**Set task**.
Copy out exactly the lines from the start of the data to the line containing "to the nose.". Include both.

-- Supplied information start --

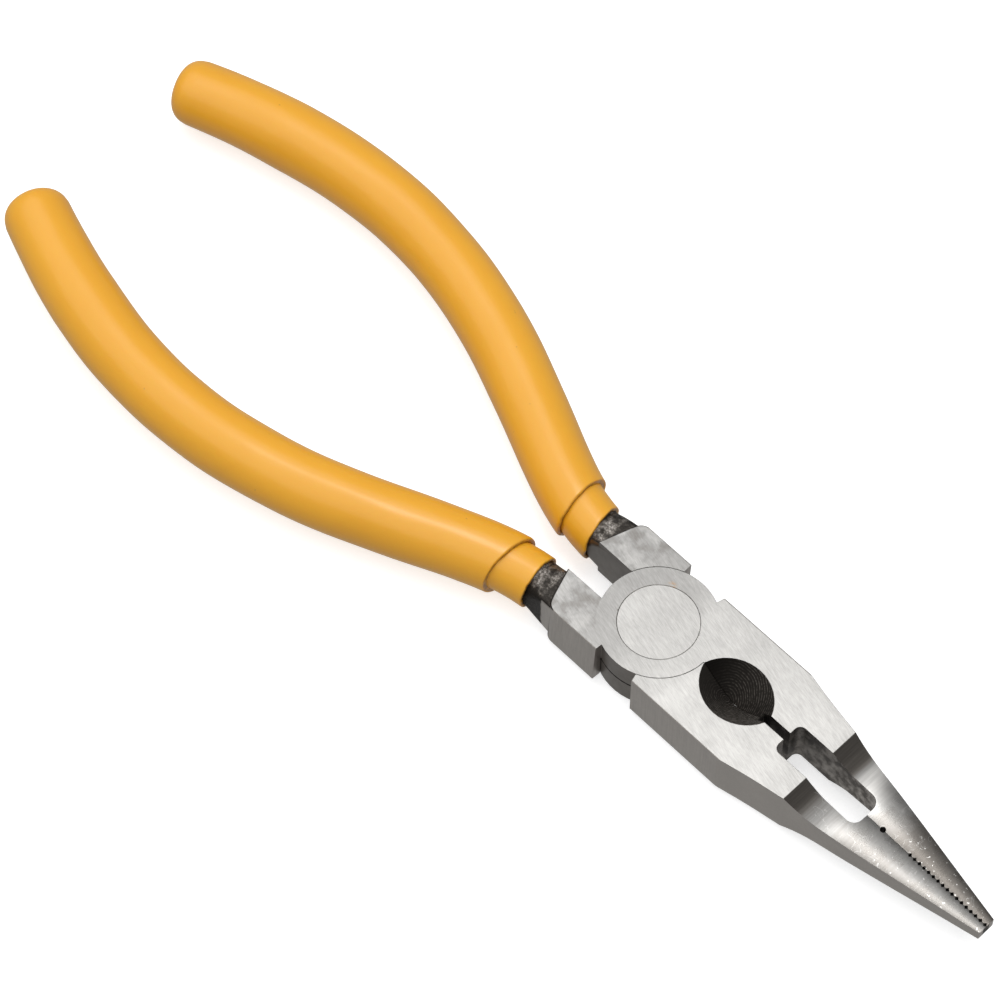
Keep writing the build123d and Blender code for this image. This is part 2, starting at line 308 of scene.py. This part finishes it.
def ramp_tone(s):
    """Ramp: painted shade where the grinding wheel left it steepest, then painted light out to the nose.

    The jaw in front of the seam brightens sooner but is painted darker, in shade.
    """
    brighten = s.ramp(s.math("ADD", s.x, s.lerp(s.far_jaw, 1.6, 0.0)), 39.0, 41.8)
    tone = s.lerp(brighten, RAMP_TONES[0], s.lerp(s.far_jaw, RAMP_TONES[1], RAMP_TONES[2]))
    return s.math("MULTIPLY", tone, s.lerp(s.cross, 0.66, 1.34))


def nose_tone(s):
    """Nose: painted light and shade on the two flanks of each jaw's rounded back, painted shade on the far
    jaw towards the tip, and painted glints near the tip.
    """
    flank = s.ramp(s.lean, -NOSE_LEAN, 0.6 * NOSE_LEAN)
    tone = s.lerp(flank, NOSE_TONES[0], NOSE_TONES[1])
    tone = s.math("MULTIPLY", tone, s.lerp(s.times(s.far_jaw, s.ramp(s.x, 48.0, 56.0)), 1.0, 0.50))
    tone = s.math("MULTIPLY", tone, s.lerp(s.smudge, 0.74, 1.24))
    tone = s.math("MULTIPLY", tone, s.lerp(s.cross, 0.86, 1.14))
    glints = s.times(s.ramp(s.noise(s.point, 1.9, 2, 0.6), 0.66, 0.72), s.ramp(s.x, 47.0, 60.0), 0.7)
    return s.lerp(glints, tone, 0.70)


def slope_tone(s):
    """Ramp and nose together, with a few long hair scratches."""
    tone = s.lerp(s.ramp(s.x, 42.5, 48.0), ramp_tone(s), nose_tone(s))
    contour = s.math("ABSOLUTE", s.math("SUBTRACT", s.noise(s.point, 0.30, 2, 0.5, 1.2), 0.5))
    stretches = s.ramp(s.noise(s.point, 0.21, 1, 0.5), 0.5, 0.6)
    return s.lerp(s.times(s.ramp(contour, 0.006, 0.001), stretches, 0.45), tone, 0.55)


def joint_tone(s):
    """Joint faces and the inner sides of the wings: dark with painted shade between the two halves, painted
    lighter where they face the nose.
    """
    tone = s.math("MULTIPLY", s.lerp(s.cloud, 0.8, 1.2), s.lerp(s.smudge, 0.72, 1.3))
    return s.times(tone, JOINT_SHADE_TONE, s.ramp(s.nx, 0.3, 0.8, 1.0, 1.9))


def parting_line(s):
    """Mask of the line where the two laps meet on the disc's edge."""
    edge = s.ramp(s.math("ABSOLUTE", s.math("SUBTRACT", s.radius(0, 0), LAP_RADIUS_MM)), 0.25, 0.18)
    return s.times(edge, s.ramp(s.height_off_mid, 0.24, 0.17))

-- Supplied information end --

**Result of this exercise**.
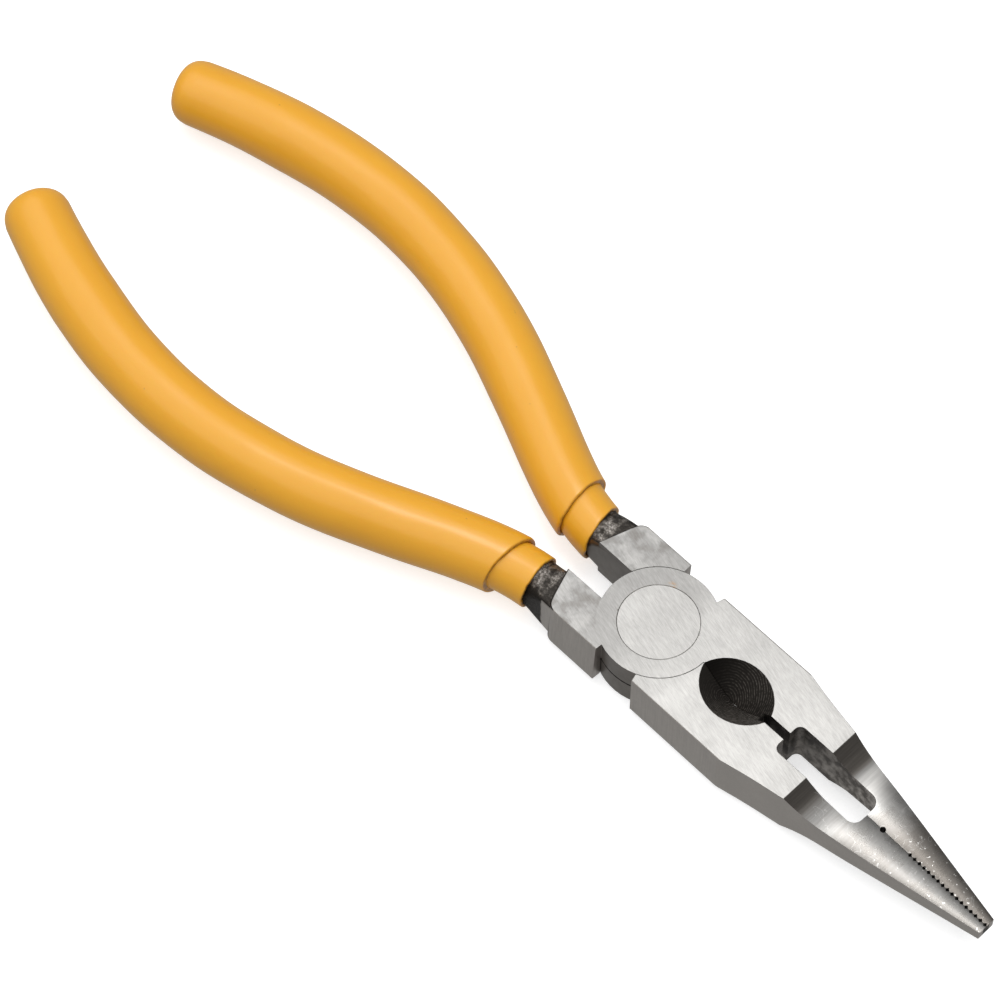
Keep writing the build123d and Blender code for this image. This is part 2, starting at line 308 of scene.py. This part finishes it.
def ramp_tone(s):
    """Ramp: painted shade where the grinding wheel left it steepest, then painted light out to the nose.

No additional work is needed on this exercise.